In a statement, the institute expressed deep grief over the student's death and said a detailed inquiry has been initiated.

The authorities have informed the family and are extending all possible assistance to them, it added.

Director Suman Chakraborty told PTI that the institute will strengthen the mechanism to identify stressed-out and depressed students and take follow-up steps to address their issues.

The grief-stricken parents of the student, who hailed from Barasat in North 24 Parganas district, have come to the campus and the authorities will speak to them, he said.

"Haldar's friends, faculty and staffers also could not gauge any stress or anxiety in him.
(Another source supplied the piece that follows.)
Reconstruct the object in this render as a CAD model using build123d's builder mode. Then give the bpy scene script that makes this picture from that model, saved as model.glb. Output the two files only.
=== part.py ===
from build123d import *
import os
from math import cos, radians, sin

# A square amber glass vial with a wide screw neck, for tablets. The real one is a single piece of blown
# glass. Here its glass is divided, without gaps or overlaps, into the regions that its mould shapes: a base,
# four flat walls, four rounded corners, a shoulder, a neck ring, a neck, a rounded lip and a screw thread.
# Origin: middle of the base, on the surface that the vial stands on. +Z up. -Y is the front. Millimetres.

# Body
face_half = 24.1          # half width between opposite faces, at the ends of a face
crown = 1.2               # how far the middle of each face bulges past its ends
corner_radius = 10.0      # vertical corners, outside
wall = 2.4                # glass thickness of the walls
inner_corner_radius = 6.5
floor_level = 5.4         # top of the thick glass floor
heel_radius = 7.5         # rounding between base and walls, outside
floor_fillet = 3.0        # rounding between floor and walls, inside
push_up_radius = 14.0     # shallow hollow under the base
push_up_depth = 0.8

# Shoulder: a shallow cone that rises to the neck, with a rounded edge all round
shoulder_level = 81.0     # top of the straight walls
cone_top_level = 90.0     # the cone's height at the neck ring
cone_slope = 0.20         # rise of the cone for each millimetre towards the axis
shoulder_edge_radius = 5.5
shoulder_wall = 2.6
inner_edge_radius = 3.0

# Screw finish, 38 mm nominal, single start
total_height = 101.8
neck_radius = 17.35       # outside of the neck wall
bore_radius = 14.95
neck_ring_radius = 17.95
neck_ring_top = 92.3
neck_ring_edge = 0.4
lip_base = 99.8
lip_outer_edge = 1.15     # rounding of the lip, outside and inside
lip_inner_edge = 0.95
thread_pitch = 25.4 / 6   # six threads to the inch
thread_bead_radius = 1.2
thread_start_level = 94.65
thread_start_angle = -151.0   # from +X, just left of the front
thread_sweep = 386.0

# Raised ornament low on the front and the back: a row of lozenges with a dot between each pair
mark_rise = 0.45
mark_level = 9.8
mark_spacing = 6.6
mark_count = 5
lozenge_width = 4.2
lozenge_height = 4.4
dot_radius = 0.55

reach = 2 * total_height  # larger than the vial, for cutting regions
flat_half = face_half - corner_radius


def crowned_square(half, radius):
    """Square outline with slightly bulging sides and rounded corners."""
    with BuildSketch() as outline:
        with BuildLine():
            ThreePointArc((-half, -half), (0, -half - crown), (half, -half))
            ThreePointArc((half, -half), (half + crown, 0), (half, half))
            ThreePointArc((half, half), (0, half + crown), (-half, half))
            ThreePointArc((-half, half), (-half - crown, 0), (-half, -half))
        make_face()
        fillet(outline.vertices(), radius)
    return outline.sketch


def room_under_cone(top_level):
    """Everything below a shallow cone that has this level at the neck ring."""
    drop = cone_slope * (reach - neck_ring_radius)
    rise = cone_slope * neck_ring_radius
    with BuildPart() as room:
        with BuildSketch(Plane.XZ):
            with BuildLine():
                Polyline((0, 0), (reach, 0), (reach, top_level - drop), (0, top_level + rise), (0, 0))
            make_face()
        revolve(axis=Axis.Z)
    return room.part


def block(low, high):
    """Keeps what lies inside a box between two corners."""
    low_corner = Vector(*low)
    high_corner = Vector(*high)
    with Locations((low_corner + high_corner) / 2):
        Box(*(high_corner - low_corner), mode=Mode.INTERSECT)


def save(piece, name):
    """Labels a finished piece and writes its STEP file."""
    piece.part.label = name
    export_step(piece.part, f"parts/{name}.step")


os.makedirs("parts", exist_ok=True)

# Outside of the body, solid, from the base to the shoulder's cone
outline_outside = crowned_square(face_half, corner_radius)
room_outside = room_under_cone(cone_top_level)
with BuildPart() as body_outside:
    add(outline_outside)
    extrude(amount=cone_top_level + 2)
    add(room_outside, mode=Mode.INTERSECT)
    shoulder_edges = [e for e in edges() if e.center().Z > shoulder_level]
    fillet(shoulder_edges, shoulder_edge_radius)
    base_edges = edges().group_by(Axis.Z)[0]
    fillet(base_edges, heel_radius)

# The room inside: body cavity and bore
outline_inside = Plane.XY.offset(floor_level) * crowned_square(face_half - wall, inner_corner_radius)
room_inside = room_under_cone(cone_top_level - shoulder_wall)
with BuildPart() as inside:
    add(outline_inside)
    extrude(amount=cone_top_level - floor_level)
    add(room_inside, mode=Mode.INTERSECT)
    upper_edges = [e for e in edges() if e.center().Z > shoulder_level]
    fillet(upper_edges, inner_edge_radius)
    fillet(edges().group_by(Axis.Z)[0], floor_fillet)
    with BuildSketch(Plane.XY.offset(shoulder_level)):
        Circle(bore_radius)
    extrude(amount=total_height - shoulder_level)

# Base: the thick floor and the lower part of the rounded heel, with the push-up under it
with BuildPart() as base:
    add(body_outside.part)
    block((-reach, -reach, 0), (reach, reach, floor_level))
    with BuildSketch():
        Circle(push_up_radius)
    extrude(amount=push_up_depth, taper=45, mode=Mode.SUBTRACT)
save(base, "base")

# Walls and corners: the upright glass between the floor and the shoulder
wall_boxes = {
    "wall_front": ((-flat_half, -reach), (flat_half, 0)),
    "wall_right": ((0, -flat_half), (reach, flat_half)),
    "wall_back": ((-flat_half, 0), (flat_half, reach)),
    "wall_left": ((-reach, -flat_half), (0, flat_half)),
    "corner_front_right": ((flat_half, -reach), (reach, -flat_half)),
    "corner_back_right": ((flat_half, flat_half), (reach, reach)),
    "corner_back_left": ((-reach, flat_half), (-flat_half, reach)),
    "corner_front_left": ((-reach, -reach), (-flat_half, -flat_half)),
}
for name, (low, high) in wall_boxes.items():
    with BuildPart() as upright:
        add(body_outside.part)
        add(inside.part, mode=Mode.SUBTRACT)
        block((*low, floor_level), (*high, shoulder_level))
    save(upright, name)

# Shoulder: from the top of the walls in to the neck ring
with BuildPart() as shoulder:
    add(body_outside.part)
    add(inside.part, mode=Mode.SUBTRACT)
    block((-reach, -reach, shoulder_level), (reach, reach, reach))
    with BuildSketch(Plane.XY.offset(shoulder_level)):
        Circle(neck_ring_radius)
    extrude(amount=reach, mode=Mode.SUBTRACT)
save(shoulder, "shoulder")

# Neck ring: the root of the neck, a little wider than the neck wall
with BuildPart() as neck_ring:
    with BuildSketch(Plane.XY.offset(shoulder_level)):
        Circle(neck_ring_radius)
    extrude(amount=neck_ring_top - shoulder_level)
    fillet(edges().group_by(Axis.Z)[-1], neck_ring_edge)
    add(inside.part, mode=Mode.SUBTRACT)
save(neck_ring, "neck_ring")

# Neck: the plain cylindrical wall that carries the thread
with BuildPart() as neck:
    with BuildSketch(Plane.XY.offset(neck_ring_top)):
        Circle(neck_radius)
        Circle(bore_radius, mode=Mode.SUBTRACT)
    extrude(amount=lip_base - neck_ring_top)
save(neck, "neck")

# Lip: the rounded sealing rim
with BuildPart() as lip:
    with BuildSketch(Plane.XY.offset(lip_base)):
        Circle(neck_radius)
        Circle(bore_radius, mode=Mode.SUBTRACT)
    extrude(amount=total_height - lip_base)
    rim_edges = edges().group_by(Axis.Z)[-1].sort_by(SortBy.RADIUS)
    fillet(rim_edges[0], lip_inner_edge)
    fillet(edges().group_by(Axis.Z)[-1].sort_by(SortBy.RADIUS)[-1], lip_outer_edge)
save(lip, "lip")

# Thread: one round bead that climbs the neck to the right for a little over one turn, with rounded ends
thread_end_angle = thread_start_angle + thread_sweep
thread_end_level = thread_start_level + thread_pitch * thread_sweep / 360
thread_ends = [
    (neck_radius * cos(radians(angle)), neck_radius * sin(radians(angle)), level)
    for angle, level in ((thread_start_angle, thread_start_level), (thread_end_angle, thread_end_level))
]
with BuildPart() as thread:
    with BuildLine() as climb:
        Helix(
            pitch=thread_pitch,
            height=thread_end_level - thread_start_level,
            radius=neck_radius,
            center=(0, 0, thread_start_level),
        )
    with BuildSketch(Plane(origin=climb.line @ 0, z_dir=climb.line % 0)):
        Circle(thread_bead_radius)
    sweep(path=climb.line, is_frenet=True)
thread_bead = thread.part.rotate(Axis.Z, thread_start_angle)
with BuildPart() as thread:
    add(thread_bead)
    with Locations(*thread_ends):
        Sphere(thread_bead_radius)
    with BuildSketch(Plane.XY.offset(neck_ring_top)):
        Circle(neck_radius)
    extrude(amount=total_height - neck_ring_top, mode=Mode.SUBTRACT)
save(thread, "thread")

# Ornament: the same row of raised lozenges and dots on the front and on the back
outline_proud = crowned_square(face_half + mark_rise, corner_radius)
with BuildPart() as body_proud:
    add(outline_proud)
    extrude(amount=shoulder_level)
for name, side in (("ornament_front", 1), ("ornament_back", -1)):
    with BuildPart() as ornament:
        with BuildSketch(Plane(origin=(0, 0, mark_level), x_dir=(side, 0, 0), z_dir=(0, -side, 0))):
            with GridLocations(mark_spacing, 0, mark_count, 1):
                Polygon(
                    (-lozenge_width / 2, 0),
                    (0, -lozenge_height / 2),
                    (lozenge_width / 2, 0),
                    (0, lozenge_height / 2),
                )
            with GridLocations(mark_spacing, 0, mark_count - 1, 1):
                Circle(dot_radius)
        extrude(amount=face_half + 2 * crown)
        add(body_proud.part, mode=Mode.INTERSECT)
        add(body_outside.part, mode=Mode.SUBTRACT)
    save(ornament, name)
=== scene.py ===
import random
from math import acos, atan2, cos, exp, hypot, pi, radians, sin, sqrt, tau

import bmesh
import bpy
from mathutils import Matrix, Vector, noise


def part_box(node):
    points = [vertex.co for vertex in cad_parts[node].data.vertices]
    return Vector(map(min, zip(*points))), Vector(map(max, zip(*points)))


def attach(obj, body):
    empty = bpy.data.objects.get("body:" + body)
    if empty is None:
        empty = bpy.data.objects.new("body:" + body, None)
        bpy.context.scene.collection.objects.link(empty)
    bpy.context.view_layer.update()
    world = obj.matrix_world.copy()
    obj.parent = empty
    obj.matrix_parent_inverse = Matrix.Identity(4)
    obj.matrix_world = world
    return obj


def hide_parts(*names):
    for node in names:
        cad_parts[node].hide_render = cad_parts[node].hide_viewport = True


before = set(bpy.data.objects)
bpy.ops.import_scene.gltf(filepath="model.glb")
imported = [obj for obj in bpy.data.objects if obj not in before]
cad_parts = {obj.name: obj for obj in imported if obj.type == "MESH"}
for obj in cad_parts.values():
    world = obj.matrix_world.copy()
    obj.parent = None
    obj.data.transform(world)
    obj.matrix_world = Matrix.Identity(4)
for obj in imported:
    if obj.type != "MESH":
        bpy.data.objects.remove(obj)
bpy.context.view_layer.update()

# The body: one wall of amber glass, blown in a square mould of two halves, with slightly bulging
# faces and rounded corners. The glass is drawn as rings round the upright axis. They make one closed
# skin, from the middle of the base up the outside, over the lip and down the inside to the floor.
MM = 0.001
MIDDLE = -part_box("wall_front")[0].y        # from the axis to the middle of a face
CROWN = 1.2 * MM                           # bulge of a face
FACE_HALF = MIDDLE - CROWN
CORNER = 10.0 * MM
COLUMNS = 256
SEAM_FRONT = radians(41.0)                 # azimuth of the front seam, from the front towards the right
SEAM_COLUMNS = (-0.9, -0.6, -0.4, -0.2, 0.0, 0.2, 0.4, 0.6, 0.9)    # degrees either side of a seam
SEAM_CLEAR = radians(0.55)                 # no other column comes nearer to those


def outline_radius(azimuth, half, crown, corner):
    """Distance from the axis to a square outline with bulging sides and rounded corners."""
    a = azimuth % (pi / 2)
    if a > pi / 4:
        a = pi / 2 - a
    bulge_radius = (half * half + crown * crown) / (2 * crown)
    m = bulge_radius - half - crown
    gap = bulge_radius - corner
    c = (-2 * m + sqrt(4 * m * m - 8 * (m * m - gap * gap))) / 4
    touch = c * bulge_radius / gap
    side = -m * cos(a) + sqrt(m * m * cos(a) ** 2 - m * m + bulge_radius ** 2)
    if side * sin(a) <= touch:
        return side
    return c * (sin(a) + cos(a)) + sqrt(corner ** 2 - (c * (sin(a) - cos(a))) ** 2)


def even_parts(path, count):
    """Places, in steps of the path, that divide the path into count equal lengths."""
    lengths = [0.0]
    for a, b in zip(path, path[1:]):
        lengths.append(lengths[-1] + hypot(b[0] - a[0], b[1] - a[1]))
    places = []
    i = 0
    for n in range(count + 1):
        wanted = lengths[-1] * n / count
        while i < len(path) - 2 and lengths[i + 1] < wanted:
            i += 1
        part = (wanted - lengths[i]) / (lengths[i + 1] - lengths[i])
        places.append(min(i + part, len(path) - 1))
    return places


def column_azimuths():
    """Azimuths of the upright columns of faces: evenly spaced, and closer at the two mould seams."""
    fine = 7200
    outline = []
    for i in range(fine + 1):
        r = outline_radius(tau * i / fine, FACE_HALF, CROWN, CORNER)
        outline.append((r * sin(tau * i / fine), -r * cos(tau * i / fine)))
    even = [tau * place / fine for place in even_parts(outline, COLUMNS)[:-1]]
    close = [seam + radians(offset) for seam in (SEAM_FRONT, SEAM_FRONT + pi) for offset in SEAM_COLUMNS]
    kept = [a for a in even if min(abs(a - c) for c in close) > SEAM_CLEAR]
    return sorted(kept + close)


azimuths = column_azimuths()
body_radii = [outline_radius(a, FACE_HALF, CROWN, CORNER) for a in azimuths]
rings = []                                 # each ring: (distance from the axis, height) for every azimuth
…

But we need to enable students suffering from anxiety and extreme stress to open up their minds and do everything needed to prevent such incidents," he said.

Investigators are also scrutinising CCTV footage from the hostel premises to piece together the sequence of events leading to the incident.

The incident comes close on the heels of another student's death reported on April 18, when 21-year-old Jaibir Singh Dodia, a third-year Mechanical Engineering student from Ahmedabad, allegedly died after jumping from the eighth floor of the Atal Bihari Vajpayee Hall of Residence. That case is also under investigation.

The back-to-back incidents have once again brought the issue of mental health and student support systems at the institute into focus, especially in view of several such cases reported last year.